# Instruction
Using the entries that follow, collect the lines where the word "imported" appears.

# Records for the exercise

* * *

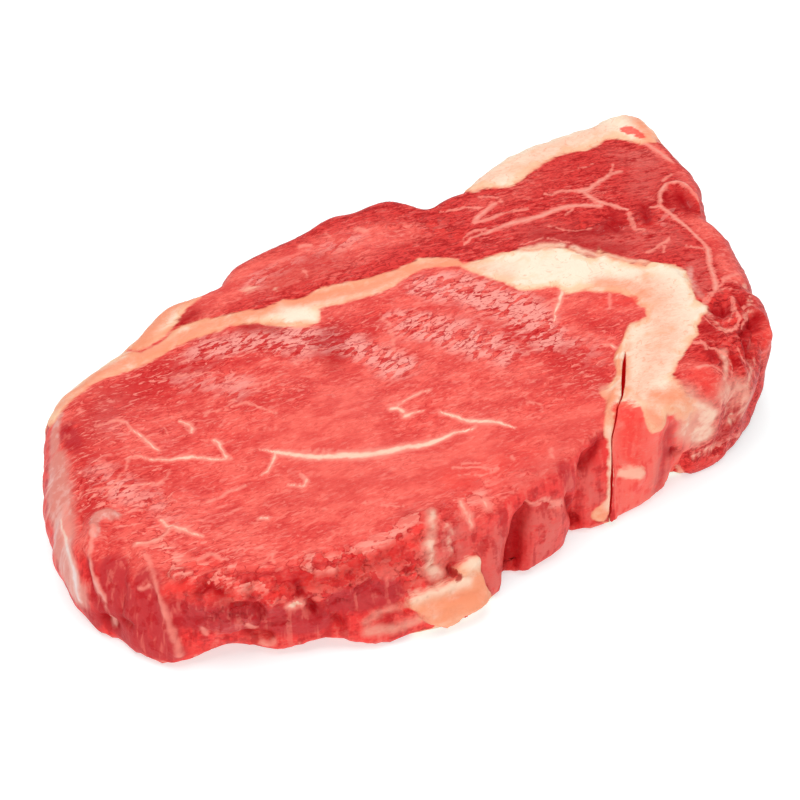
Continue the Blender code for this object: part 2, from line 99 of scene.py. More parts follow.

* * *

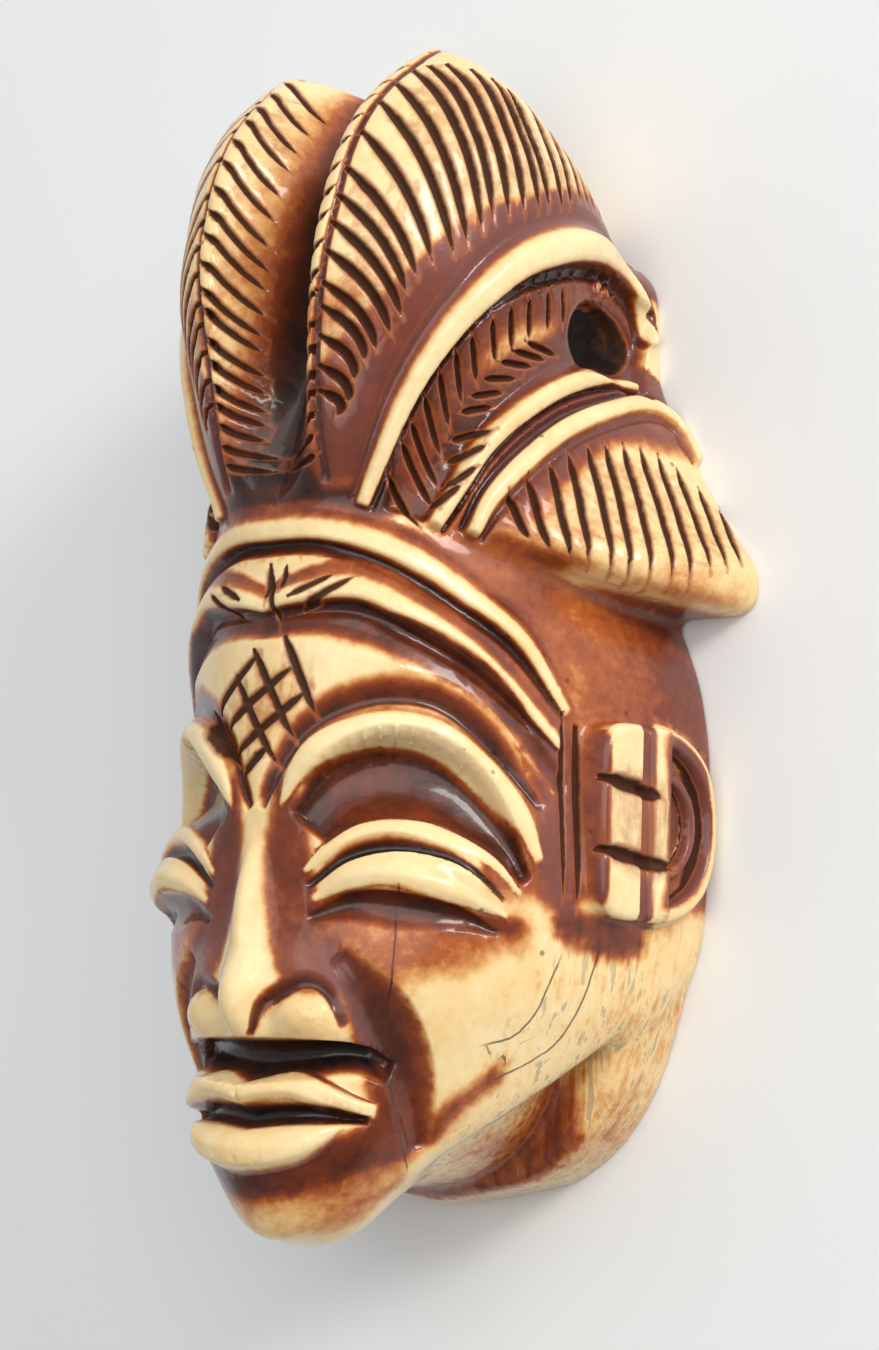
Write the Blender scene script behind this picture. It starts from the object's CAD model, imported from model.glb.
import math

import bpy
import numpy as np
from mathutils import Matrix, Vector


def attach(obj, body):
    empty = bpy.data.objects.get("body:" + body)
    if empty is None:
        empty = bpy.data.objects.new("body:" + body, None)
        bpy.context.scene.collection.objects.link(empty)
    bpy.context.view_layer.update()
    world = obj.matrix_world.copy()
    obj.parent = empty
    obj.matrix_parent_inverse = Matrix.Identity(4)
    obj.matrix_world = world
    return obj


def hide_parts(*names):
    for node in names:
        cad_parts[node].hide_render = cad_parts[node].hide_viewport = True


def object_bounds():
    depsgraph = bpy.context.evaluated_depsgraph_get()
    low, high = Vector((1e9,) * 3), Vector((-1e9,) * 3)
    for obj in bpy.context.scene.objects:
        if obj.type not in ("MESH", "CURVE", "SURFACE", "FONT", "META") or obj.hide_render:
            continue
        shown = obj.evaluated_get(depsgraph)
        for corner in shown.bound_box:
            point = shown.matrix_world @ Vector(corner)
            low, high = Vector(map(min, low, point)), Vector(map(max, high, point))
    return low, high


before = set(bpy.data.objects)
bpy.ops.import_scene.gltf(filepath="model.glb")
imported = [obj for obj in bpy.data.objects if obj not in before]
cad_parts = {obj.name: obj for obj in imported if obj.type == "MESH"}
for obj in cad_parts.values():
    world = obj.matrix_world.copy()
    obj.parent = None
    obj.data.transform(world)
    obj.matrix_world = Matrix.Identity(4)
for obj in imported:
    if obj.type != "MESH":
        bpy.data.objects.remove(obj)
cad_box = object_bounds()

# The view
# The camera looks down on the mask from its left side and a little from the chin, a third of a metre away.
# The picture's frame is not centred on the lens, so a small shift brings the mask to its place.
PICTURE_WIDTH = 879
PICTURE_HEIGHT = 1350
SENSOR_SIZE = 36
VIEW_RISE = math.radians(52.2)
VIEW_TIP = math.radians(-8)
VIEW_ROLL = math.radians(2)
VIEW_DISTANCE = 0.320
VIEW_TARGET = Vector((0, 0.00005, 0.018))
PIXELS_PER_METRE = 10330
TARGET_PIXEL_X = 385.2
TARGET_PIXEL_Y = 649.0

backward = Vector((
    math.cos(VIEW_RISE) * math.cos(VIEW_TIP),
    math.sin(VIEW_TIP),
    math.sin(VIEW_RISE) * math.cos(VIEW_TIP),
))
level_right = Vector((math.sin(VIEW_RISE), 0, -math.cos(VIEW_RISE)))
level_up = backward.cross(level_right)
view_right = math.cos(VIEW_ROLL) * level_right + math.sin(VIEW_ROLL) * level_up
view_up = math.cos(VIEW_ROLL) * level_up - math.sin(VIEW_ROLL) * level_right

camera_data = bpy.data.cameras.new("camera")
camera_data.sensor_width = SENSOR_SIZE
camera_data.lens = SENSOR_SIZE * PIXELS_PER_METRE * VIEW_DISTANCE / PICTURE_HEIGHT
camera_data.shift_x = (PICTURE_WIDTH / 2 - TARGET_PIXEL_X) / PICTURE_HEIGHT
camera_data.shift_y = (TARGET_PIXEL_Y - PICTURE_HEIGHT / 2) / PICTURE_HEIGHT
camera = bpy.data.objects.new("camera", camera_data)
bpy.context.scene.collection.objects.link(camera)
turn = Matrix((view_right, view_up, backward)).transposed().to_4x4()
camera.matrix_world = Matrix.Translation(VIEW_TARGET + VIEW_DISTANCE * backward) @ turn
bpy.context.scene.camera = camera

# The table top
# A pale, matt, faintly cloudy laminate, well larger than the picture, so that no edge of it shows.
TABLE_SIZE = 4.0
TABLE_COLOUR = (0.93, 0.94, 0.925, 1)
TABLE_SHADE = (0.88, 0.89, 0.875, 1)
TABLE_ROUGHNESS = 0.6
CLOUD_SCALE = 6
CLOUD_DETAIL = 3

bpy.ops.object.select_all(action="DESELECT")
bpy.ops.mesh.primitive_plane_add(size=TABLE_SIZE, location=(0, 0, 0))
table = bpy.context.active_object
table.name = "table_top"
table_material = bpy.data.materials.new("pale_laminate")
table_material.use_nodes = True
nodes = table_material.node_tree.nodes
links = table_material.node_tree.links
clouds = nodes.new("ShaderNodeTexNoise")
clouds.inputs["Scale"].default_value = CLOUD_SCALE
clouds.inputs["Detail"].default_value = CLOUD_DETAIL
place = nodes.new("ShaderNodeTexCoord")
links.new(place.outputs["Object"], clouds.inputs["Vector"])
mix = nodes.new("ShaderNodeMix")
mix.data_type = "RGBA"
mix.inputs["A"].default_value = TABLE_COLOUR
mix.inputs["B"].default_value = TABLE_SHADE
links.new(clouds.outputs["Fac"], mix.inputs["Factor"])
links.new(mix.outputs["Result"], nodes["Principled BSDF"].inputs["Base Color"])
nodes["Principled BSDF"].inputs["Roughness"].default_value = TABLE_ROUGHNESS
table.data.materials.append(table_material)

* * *

# Complete output
Write the Blender scene script behind this picture. It starts from the object's CAD model, imported from model.glb.
imported = [obj for obj in bpy.data.objects if obj not in before]
cad_parts = {obj.name: obj for obj in imported if obj.type == "MESH"}
for obj in imported:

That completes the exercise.